CA: It is important to remember that art—a novel, a painting, whatever—is a direct manipulation of narrative to create a certain effect for the reader/viewer. It is artifice, a lie essentially (which is not necessarily not untrue, just not fact). So how can it be authentic? Art that is representational is not art. It is simply a mirror of the artist's own narcissism. I mean, really, think about it: How dare any of us presume to speak for anyone else with any authority beyond that which the narrative gives us? And since the narrative, the work we make, is always specific and particular, that authority must be specific and particular so therefore it cannot be representative, right? It must be itself. Likewise, the idea of authenticity is an attempt at a hierarchy of authority that is based on little beyond socially acceptable mythologies. Authenticity is merely the resonance that a work of art achieves when an artist applies their integrity to a subject they have surrendered to; a controlled surrender, mind you. So take a novel like mine, The Virgin of Flames, which is set in LA and has caused critics to question the veracity of my manipulation of this city because I am from Nigeria originally, while saying Graceland is more authentic because it is set in Lagos, Nigeria. Well, the truth is that I have spent more time in LA than in Lagos, so which would be more authentic? Authenticity has become a way to not read the work, but the body of the artist. Hence, there is no such thing.

MM: The book you wrote at the young age of sixteen, Masters of the Board, as well as the more recent Graceland and poetry collections, take place within Nigeria, your birthplace. And yet your two most recent works, Becoming Abigail and The Virgin of Flames, take place in London and Los Angeles, respectively. The characters and stories are very unlike your previous characters and also do not share your background. Has the typical reader of your work found these differences difficult to accept?

CA: I don't think any artist has a regular audience. Audiences are built up over time with several works of art that appeal to each one differently. I think audiences and the "public" are far more forgiving and fluid than critics are. Critics hate artists to change subject, style, whatever, because criticism mostly relies on some idea of stasis, not necessarily of the work, but of the artist, because the critic most often is reviewing the artist, not the art. How can you have an opinion about the artist when they keep changing on you? I am a critic, too, and am often as guilty of this as the next critic. Smile.

MM: It seems that, by refusing to be pigeonholed in one voice or style of writing, or even in one theme or genre, you are paving the way for new generations of writers in the future to find more fluid ways of writing and expressing their artistic questions. Do you feel a responsibility as a writer writing across so many different borders?

CA: It is a scary thought to think that other people look to me for direction because I am myself looking for a path. I follow my own path and I hope every writer does that. It makes the field and the resulting work so much more interesting. I feel no responsibility to anything but the work itself and what my critical-creative sensibility tells me to do. With the rest I am as lost as anyone else. I think this is what being a mature writer is about, knowing that this work, whatever it is, happens despite our ineptness. Smile.

MM: You once said if you have a story you tell, you have one book, but if you have a question to ask, you have a lifetime of work.

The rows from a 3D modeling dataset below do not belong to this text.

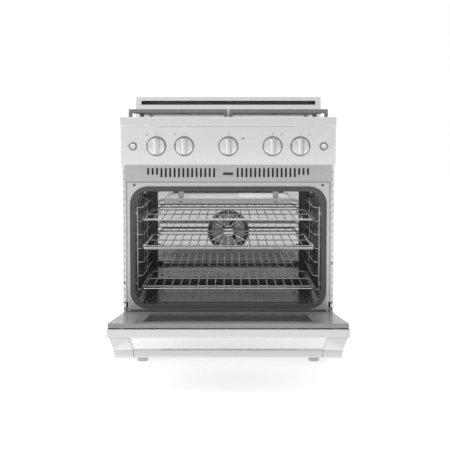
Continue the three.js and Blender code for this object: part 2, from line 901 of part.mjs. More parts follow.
function addCooktop() {
  add(body, 'front_ledge', frontLedge(), brushedSteel);
  add(body, 'cooktop_pan', cooktopPan(), darkEnamel);
  add(body, 'backguard', backguard(), brushedSteel);
  for (const place of burnerPlaces()) {
    add(body, `burner_head_${place.name}`, burnerHead(place), plainSteel);
    add(body, `burner_cap_${place.name}`, burnerCap(place), castIron);
  }
  addPair(body, 'grate', grate(), castIron);
}

// ---- door, drawn closed about its hinge line and turned open as a group

const linerX = halfWidth - linerInset;
const linerRear = hingeFromLiner - linerDepth;
const hingePlateX = halfWidth - frameInset + gap * 4;

function doorSkin() {
  const shell = block(-halfWidth, halfWidth, skinFace, skinFace + skinDepth, doorFoot, doorHead);
  const hollow = block(
    sheet - halfWidth, halfWidth - sheet, skinFace + sheet, skinFace + skinDepth + 1,
    doorFoot + sheet, doorHead - sheet,
  );
  const opening = block(
    -outerWindowX, outerWindowX, skinFace - 1, skinFace + sheet + 1,
    doorFoot + outerWindowFoot, doorHead - outerWindowHead,
  );
  return cut(shell, [hollow, opening]);
}

function doorOuterGlass() {
  const near = skinFace + sheet + gap;
  return block(
    -outerWindowX - windowEdge, outerWindowX + windowEdge, near, near + outerGlass,
    doorFoot + outerWindowFoot - windowEdge, doorHead - outerWindowHead + windowEdge,
  );
}

function doorLiner() {
  const face = hingeFromLiner;
  const windowX = halfWidth - innerWindowSide;
  const shell = block(-linerX, linerX, linerRear, face, doorFoot, doorHead);
  const bossX = linerX - sheet - hingeBoss;
  const hollows = [
    block(
      sheet - linerX, linerX - sheet, linerRear - 1, face - sheet, hingeNotch + hingeShelf, doorHead - sheet,
    ),
    block(-bossX, bossX, linerRear - 1, face - sheet, doorFoot + sheet, hingeNotch + hingeShelf + 1),
    block(
      windowEdge - windowX, windowX - windowEdge, face - sheet - 1, face + 1,
      innerWindowFoot + windowEdge, doorHead - innerWindowHead - windowEdge,
    ),
  ];
  for (const side of [-1, 1]) {
    const near = side * (hingePlateX - gap * 2);
    const far = side * (hingePlateX + hingePlate + gap * 2);
    hollows.push(block(
      Math.min(near, far), Math.max(near, far), linerRear - 1, face + 1, doorFoot - 1, hingeNotch,
    ));
    const boreNear = side * (bossX - 1);
    const boreFar = side * (linerX - sheet);
    hollows.push(rodX(
      hingePin + hingeRunning, Math.min(boreNear, boreFar), Math.max(boreNear, boreFar), 0, 0, 12,
    ));
  }
  return cut(shell, hollows);
}

function doorInnerGlass() {
  const face = hingeFromLiner - sheet - gap;
  const windowX = halfWidth - innerWindowSide;
  return block(-windowX, windowX, face - innerGlass, face, innerWindowFoot, doorHead - innerWindowHead);
}

// Fixed hinge: a plate between frame and side flange with a pin through the liner's bosses.
function hingeBracket() {
  const plate = new THREE.Shape();
  const back = frontSetback + hingeReach;
  plate.moveTo(hingeY, hingeZ + hingeEar);
  plate.absarc(hingeY, hingeZ, hingeEar, Math.PI / 2, Math.PI * 1.5, false);
  plate.lineTo(back, hingeZ - hingeEar);
  plate.lineTo(back, hingeZ + hingeLift);
  plate.lineTo(frontSetback - 1, hingeZ + hingeLift);
  plate.lineTo(frontSetback - 1, hingeZ + hingeEar);
  const pinReach = hingeBoss / 2 - hingePinRoom;
  const middle = hingePlateX + hingePlate / 2;
  return joined([
    lengthwise(plate, hingePlateX, hingePlateX + hingePlate),
    rodX(hingePin, middle - pinReach, middle + pinReach, hingeY, hingeZ, 12),
  ]);
}

// The bracket's inner edge between its waist and its tip, where the bar meets it.
function handleInnerEdge(standoff) {
  const lean = (postTipInner - postWaistInner) / (handleStandoff - barNear);
  return halfWidth - postWaistInner - lean * (standoff - barNear);
}

function handleBracket() {
  const foot = skinFace - gap;
  const waist = skinFace - barNear;
  const tip = skinFace - handleStandoff;
  const post = polygon([
    [halfWidth - postFootInner, foot], [halfWidth - postFootOuter, foot],
    [halfWidth - postWaistOuter, waist], [halfWidth - postTipOuter, tip],
    [halfWidth - postTipInner, tip], [halfWidth - postWaistInner, waist],
  ]);
  return lying(post, doorHead - handleHeight, doorHead);
}

function handleBar() {
  const near = handleInnerEdge(barNear) - gap;
  const far = handleInnerEdge(barFar) - gap;
  const bar = polygon([
    [-near, skinFace - barNear], [near, skinFace - barNear],
    [far, skinFace - barFar], [-far, skinFace - barFar],
  ]);
  return lying(bar, doorHead - handleHeight, doorHead);
}

function addDoor() {
  const door = new THREE.Group();
  door.position.set(0, hingeY, hingeZ);
  door.rotation.x = THREE.MathUtils.degToRad(doorOpenAngle);
  body.add(door);
  add(door, 'door_skin', doorSkin(), brushedSteel);
  add(door, 'door_outer_glass', doorOuterGlass(), glass);
  add(door, 'door_liner', doorLiner(), greyEnamel);
  add(door, 'door_inner_glass', doorInnerGlass(), glass);
  addPair(door, 'handle_bracket', handleBracket(), brushedSteel);
  add(door, 'handle_bar', handleBar(), brushedSteel);
  addPair(body, 'hinge_bracket', hingeBracket(), plainSteel);
}

addCabinet();
addOven();
addControls();
addCooktop();
addDoor();

// The origin is the floor point under the middle of the whole object, door and all.
range.updateMatrixWorld(true);
const extent = new THREE.Box3().setFromObject(range);
body.position.y = -(extent.min.y + extent.max.y) / 2;

export default range;
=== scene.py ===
import math

import bmesh
import bpy
from mathutils import Matrix, Vector


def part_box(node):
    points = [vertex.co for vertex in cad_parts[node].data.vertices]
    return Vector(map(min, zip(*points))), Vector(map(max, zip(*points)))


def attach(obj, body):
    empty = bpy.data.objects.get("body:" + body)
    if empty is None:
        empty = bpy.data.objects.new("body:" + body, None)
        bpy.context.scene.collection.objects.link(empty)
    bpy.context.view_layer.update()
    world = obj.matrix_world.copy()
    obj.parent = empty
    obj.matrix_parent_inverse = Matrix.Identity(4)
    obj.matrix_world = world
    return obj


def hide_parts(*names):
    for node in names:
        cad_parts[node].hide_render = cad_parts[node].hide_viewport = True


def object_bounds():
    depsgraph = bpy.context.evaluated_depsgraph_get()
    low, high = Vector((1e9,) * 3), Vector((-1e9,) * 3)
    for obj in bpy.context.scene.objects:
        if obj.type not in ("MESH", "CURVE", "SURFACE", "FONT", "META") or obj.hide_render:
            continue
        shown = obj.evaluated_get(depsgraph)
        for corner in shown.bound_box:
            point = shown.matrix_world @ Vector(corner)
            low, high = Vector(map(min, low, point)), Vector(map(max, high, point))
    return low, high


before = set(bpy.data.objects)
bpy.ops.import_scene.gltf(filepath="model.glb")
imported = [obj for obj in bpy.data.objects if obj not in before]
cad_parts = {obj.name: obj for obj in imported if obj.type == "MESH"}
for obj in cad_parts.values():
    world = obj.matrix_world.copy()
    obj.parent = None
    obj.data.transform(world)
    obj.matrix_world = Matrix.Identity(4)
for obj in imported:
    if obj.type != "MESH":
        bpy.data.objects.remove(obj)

# Freestanding gas range, oven door down. Metres, Z up, the cook stands on the -Y side.
mm = 0.001
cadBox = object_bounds()
cadLow = cadBox[0]
facing = {
    "up": Matrix.Identity(4),
    "front": Matrix.Rotation(math.radians(90), 4, "X"),
    "back": Matrix.Rotation(math.radians(-90), 4, "X"),
    "right": Matrix.Rotation(math.radians(90), 4, "Y"),
    "left": Matrix.Rotation(math.radians(-90), 4, "Y"),
}
sides = {"left": -1, "right": 1}
print("frame loaded,", len(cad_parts), "nodes")


# Making shapes

def middleOf(node):
    low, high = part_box(node)
    return (low + high) / 2


def fromNode(node):
    # a node's own shape, its loose triangles joined and its flats made whole
    bm = bmesh.new()
    bm.from_mesh(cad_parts[node].data)
    bmesh.ops.remove_doubles(bm, verts=bm.verts, dist=0.01 * mm)
    bmesh.ops.dissolve_limit(bm, angle_limit=math.radians(0.5), verts=bm.verts, edges=bm.edges)
    return bm


def roundEdges(bm, edges, radius, segments):
    bmesh.ops.bevel(bm, geom=edges, offset=radius, offset_type="OFFSET", segments=segments,
                    profile=0.5, affect="EDGES", clamp_overlap=True, material=-1)


def softenEdges(bm, radius, segments=2, sharperThan=32):
    sharp = [e for e in bm.edges if e.is_manifold and e.calc_face_angle(0) > math.radians(sharperThan)]
    roundEdges(bm, sharp, radius, segments)


def roundSlots(bm, radius, across, shorterThan, inside, segments=4):
    # the corners of cut slots: short edges that run straight through the sheet
    direction = Vector(across)
    corners = []
    for edge in bm.edges:
        way = edge.verts[1].co - edge.verts[0].co
        middle = (edge.verts[0].co + edge.verts[1].co) / 2
        if way.length < shorterThan and abs(way.normalized().dot(direction)) > 0.99 and inside(middle):
            corners.append(edge)
    if corners:
        roundEdges(bm, corners, radius, segments)


def newestEdges(geometry):
    verts = [g for g in geometry if isinstance(g, bmesh.types.BMVert)]
    own = set(verts)
    edges = [g for g in geometry if isinstance(g, bmesh.types.BMEdge) and own.issuperset(g.verts)]
    return verts, edges


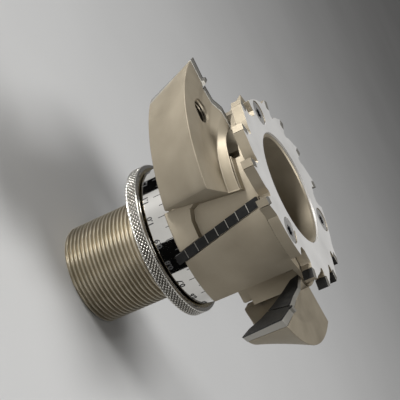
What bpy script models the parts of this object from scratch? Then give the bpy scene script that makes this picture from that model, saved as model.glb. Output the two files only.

You also said, regarding writing, that if there's no real question, there's no real risk. Can you tell us a little about having a good question and the risk involved with having a question to ask?

CA: I can tell you this: Every writer whose work you have ever loved has wrestled with questions, not books. Toni Morrison has wrestled with the question of love—as power, as self-loathing, as redemption, as history, as community, and so forth, and in every novel it takes on a different mutability. Cristina Garcia wrestles with the questions of how much our life is a result of faith, of fate, of luck, of our own making, and how do our own lives intersect with those of others and affect theirs. So that I guess in making a way for our own redemption, we make it possible for others. My work has similar questions. What is the shape of our humanity and how is it achieved, what is redemption and is it possible and when, and what is it to be truly fluid, to be free? So these are examples of questions. You can spend a lifetime writing books to explore the different permutations of these. The risk that is necessary then becomes how far will you push your question in the service of discovery. Will you be safe and write predictable books that reconfirm what we all like to think, or will you come to the edge of discovery with everything you write? I don't know yet if I can do it—make strong art—so I hope this answer helps in some way.

MM: Do you see writing as a way to stop history from erasing personal experience? Not just your own, but all previous generations, all the personal experiences you write about?

CA: All writing is a form of erasure and also a form of history. This is the paradox of what we do. Every rock painting in a cave not only lets us glimpse the cultures thousands of years ago that made them, they erase them too, so that all we see is what is inscribed, when that is a pale imitation of all that is possible and veritable about a people and their experience. I think there is some truth to the assertion that I am attempting to elevate the personal (and not mine so much as the idea of the personal as mundane and ordinary) to the importance of epic. But I think when I succeed most, it is a careful balance between what is revealed and what is erased, like the idea of striptease that Roland Barthes speaks of.

MM: You said in an interview with Michael Datcher, "People have always tried to create narratives." What do you think is behind the human need for narratives, and how does prose fill that need?

CA: If I could answer that, I would answer the mystery of why we are here and whether God exists and if aliens really build technology to fly through time and space to come here and mutilate bovine. Smile. But I think that the fundamental thing that holds us all together is that we are trying to figure those questions out. Who are we? Why are we here and for what? That's why we make art. I think. Smile. Laugh.